The Works Progress Administration put “unskilled men” to work transforming 16, 000 acres of the Appalachian Plateau from a patchwork of native forests and small homesteads into a state forest and park. Those “unskilled men” were my very skilled great-grandfather, grandfather, and my great uncles. This public work was taking place on land acquired through the Resettlement Administration whose mission was to buy up, what the November 23, 1936 Daily Herald out of Circleville, Ohio called, “non-agricultural” farms. This version of the RA was called the “Ross-Hocking Land Utilization Program.” Uncle Joe recalls that the goal was to get people out of the hills and hollows and closer to the highways; therefore, closer to transportation and cash work in the city.
The Fishers, however, were lucky in that their property ran right up against, what my Great-grandma Amy called, “The Resettlement.” They didn’t need to be “resettled” because, as Uncle Joe says, “From Spud Run, where we lived, you could walk across the hill…through the woods and that is where my Dad and some other people went over there to make a little bit of money to build them shelter houses, and toilets.” My family’s homeplace was further protected because, although they still owned the “non-productive” eighty acres, they were still share cropping the farm further down the road. Proximity to State work and cash work on another man’s farm insulated them, for now.

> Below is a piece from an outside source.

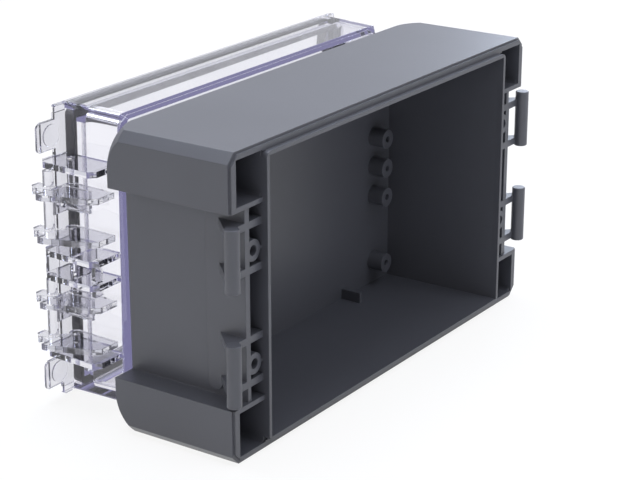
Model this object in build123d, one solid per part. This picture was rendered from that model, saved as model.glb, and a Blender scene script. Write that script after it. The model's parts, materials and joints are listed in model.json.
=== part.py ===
from build123d import *
import math
import os

# Wall-mount instrument enclosure: a moulded base tray standing on its long side and,
# lifted off and stood behind it, a clear lid with a gasket and four closure levers.
# X runs along the length, Y from the open rim towards the back, Z across the width.
# All lengths are millimetres and angles degrees. Every "half" value comes from a full size.

# Base tray
base_length = 221.0
base_width = 125.0
base_depth = 57.5
back_corner_radius = 16.5
end_chamfer = 3.9
floor_thickness = 3.0
side_wall = 5.1
room_end_draft = 3.6
room_side_draft = 1.2
tongue_thickness = 1.6
tongue_height = 3.0
tongue_corner_radius = 2.5

# Corner blocks, pockets and the end recesses between them
recess_width = 78.6
recess_inset = 10.7
recess_wall = 2.0
cell_width = 7.6
block_inner_wall = 2.0
pocket_outer_wall = 3.9
pocket_side_wall = 3.0
pocket_corner_radius = 1.8
pad_height = 0.8
pad_depth = 18.5
pad_tail_width = 6.7
pad_tail_length = 3.9
rim_ledge = 1.0
rim_lip_height = 0.9
wall_hole_radius = 2.25
wall_hole_inset = 3.9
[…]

Uncle Wes, Ed, Great Uncle Joe 2019
But the government did come calling. On our property was the highest point on Spud Run Road. My family still calls it Orchard Hill even though the apple and peach trees have long since gone. Uncle Joe recalls, “Tar Hollow wanted that Orchard Hill, because the height of it, to build a fire tower.” The government men came with a pocket full of cash and a bottle of liquor. They got Eli drunk and convinced him to sell the homeplace so they could fold it into the new State Park. But, Amy wouldn’t sign the papers, the land being in both their names. That land was their only place to live. If the man in town sold the farm, kicked them off, they would be without a place. So, Amy chose security over money. She decided with a pragmatic fatalism that didn’t just plan for a rainy day but put a roof on it. Uncle Joe says “Mom said until the day she died that that was the only time she defied what Dad wanted to do.”
Even after my grandfather bought the farm they sharecropped, those original eighty acres stayed in the family. Great Uncle Joe holds it now. Every year, he goes out to the homeplace with my Uncle Wes to clean out the springs. “It’s out there. Just in case we ever need it,” Uncle Joe says. No land is ever worthless. There is nothing “marginal” about security… a place to live, to call your own. My grandma always said that land is the most valuable thing you can have. Land is “what you have and what someone else will always want. Hold it,” she’d say.

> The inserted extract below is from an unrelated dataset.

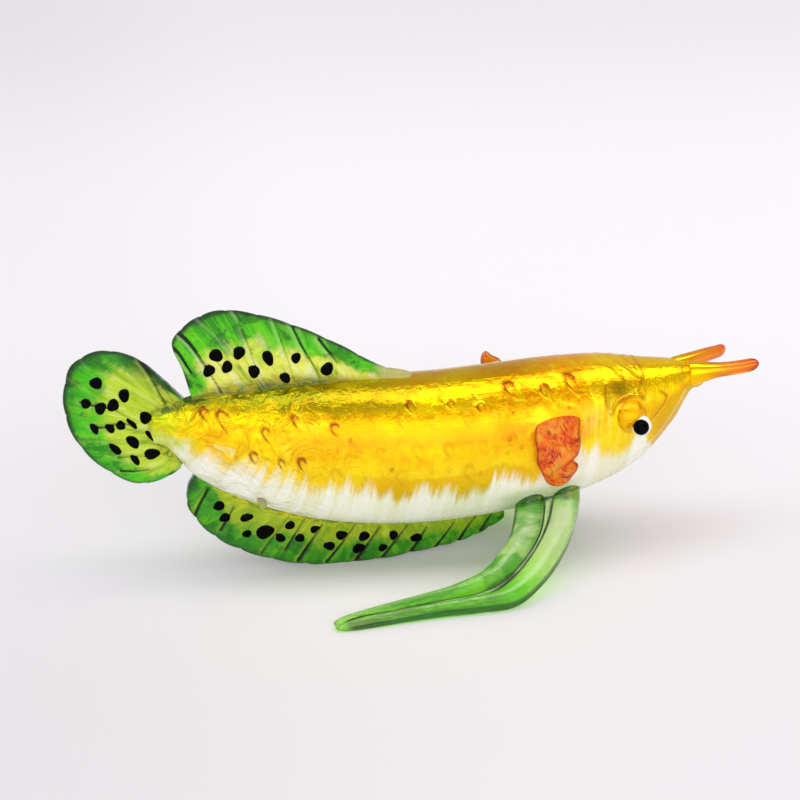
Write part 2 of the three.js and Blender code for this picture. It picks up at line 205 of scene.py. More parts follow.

The land is still there; however, the farm house, the barns, and the corncribs that my great-grandparents built have long since gone back to the earth. Even the farm on Spud Run where I grew up, the one my great-grandparents worked and my grandfather bought after World War II, is devoid of the original homes…now vacant waiting for pre-fab cabins to house visiting ATV enthusiasts.
While Tar Hollow was being built, an Austrian photographer, Theodor Jung, took pictures of the original inhabitants of the area. Always in the back ground of the portraits of these “hillicans” are their log homes. They are built from the same square, hand-hewn logs the shelter houses in Tar Hollow are built from. The materials, the construction style, it is all the same. Even though nothing of the homeplace exists, in Tar Hollow I can touch the rough-hewn logs that my relatives cut, shaped, and put up, I can get a sense of what they built, what their lives were like. This is real history. Physical memory palaces that recall who we were, who we are, and who we should be.

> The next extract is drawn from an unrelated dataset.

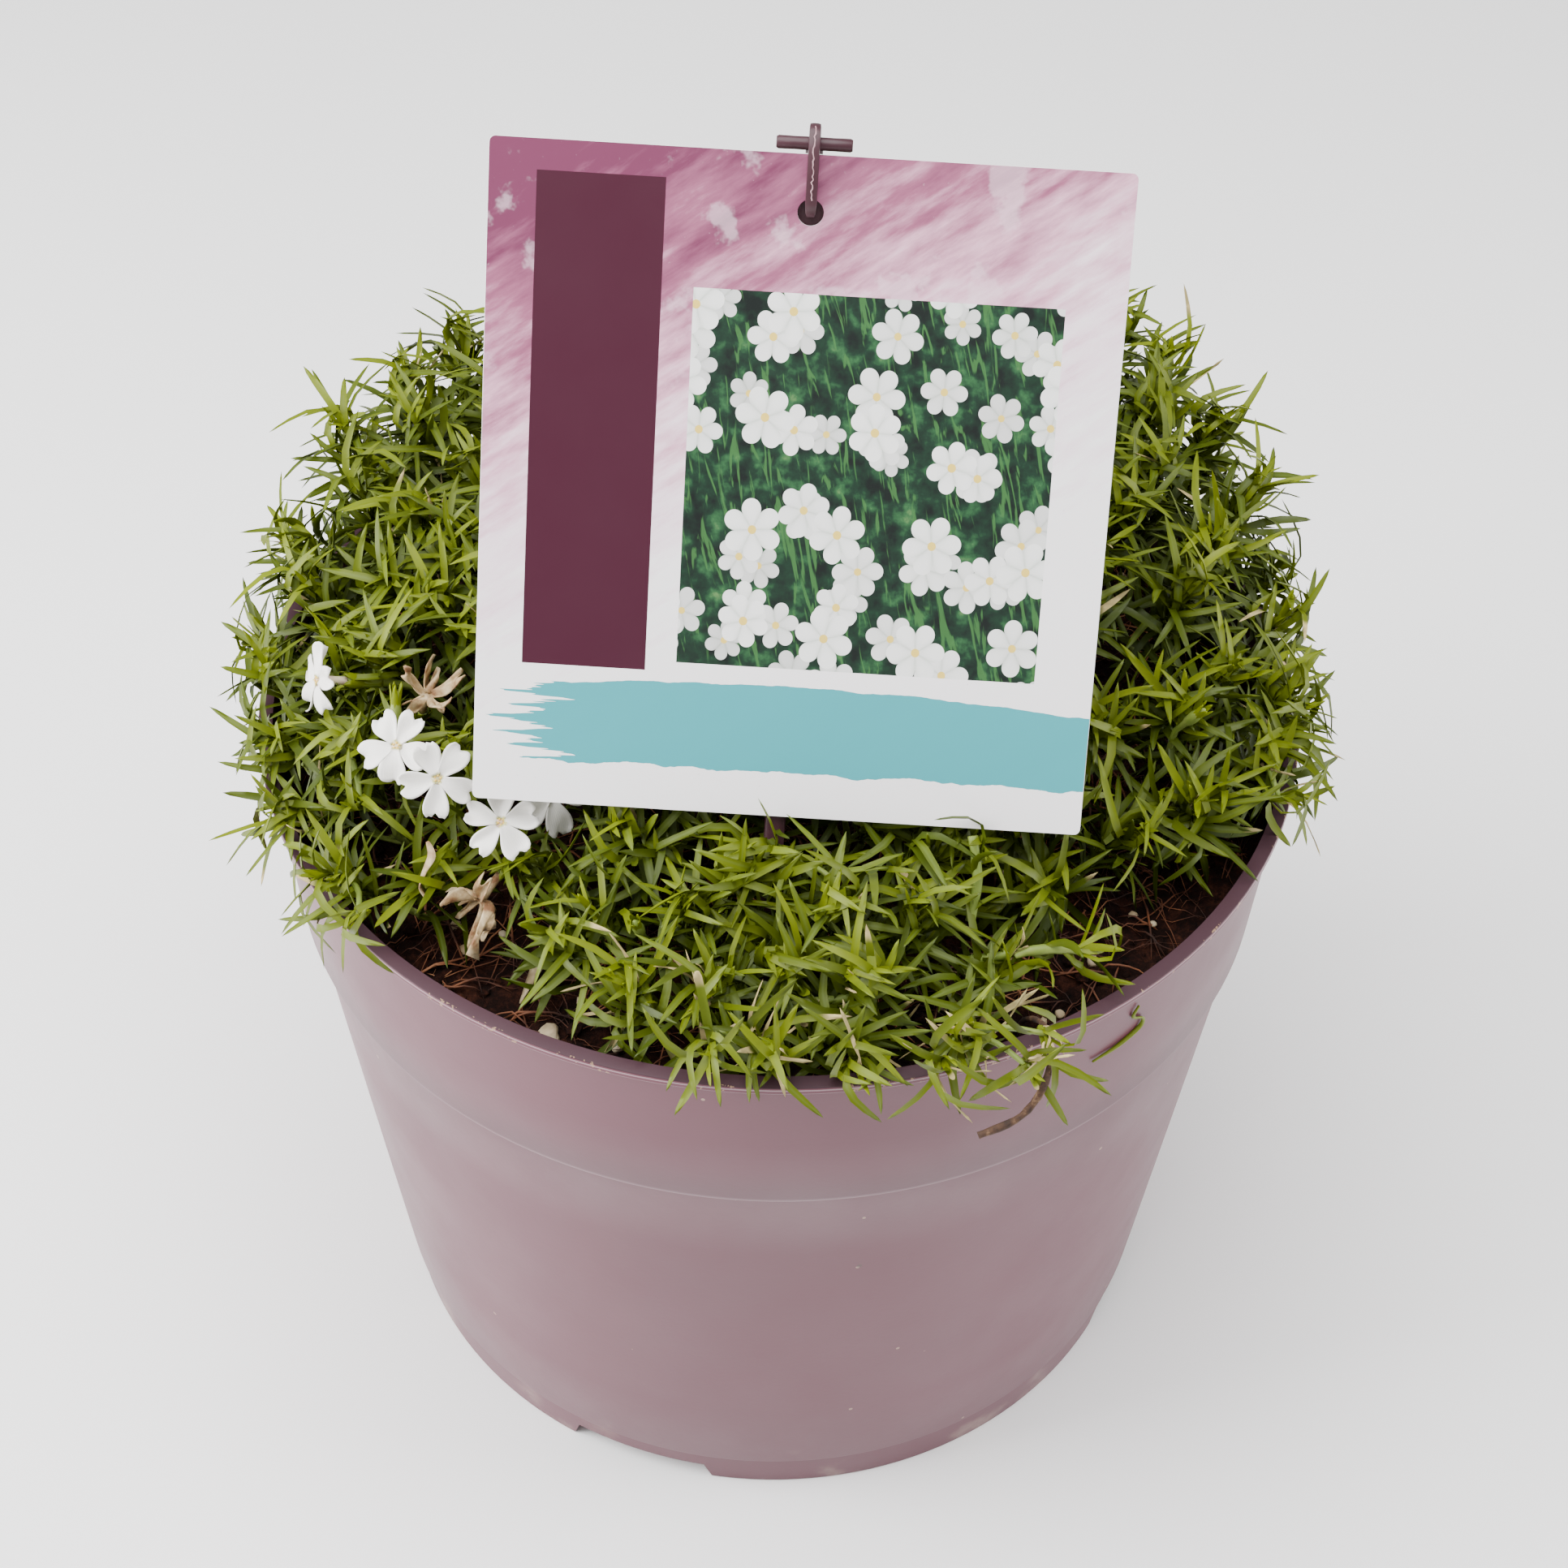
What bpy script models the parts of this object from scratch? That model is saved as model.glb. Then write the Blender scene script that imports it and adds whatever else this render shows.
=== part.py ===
"""Creeping phlox growing in its nursery pot, with a picture label on a hooked stake.

The frame is metres with +Z up. The origin is on the pot's axis, in the plane that the pot's foot stands on.
The front, which the label faces, is towards -Y.
"""
import math
import random

import bmesh
import bpy
import numpy as np
from mathutils import Matrix, Vector

MM = 0.001
TOUCH_GAP = 0.3 * MM

# Pot
RIM_RADIUS = 95.0 * MM
POT_HEIGHT = 144.0 * MM
FOOT_RADIUS = 77.9 * MM
STEP_HEIGHT = 109.4 * MM
STEP_RADIUS = 91.3 * MM
STEP_DEPTH = 1.3 * MM
LIP_WIDTH = 2.7 * MM
LIP_HEIGHT = 1.7 * MM
LIP_OVERHANG = 1.3 * MM
WALL = 1.2 * MM
FOOT_WALL = 2.2 * MM
FOOT_LINE_HEIGHT = 9.0 * MM
FLOOR_BOTTOM = 6.0 * MM
FLOOR_TOP = 7.5 * MM
POT_SIDES = 36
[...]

James and Alex (Ed’s children) in Tar Hollow 2016
That’s why, every year, at the end of July, we go back to that place that tried to swallow us. To that place that couldn’t assimilate us. And in this act of reunion, of remembering, we live something that I have come to see as essentially Appalachian. In his book Signs, Cures, and Witchery, Gerald Milnes writes about a German charm he saw written over a door in Randolph County, West Virginia: Zeit und Raum is Alles, “Time and Space is Everything.” What connects everything, within this spiritually important awareness, is story. When we can link a story to a moment, a place, an object—something present and immediate, the substance of the story comes alive again in that moment. We remember that we live not in a fixed linear time with a clear cut beginning, middle and end; rather, we exist in that fullness of time which slowly unfolds until we realize that stories don’t end with the last sentence. They continue in the lives of the people who live them. Like autumn leaves that nourish a ground they will never see flourish, they are, nevertheless, present in the green of spring; each story we tell recalls another story and, if we’re lucky, a story from another. The meaning of “everything” is found in the lessons stories teach us about the folding of oldness into newness. Tar Hollow reminds me that it is our responsibility to re-tell our stories. And as long as we do, we will be here and so will those who came before us.
I hope you enjoyed Ed’s piece as much as I did. I especially enjoyed his thoughts on our stories, and therefore our lives, continuing on in the hearts and minds of those who come after us.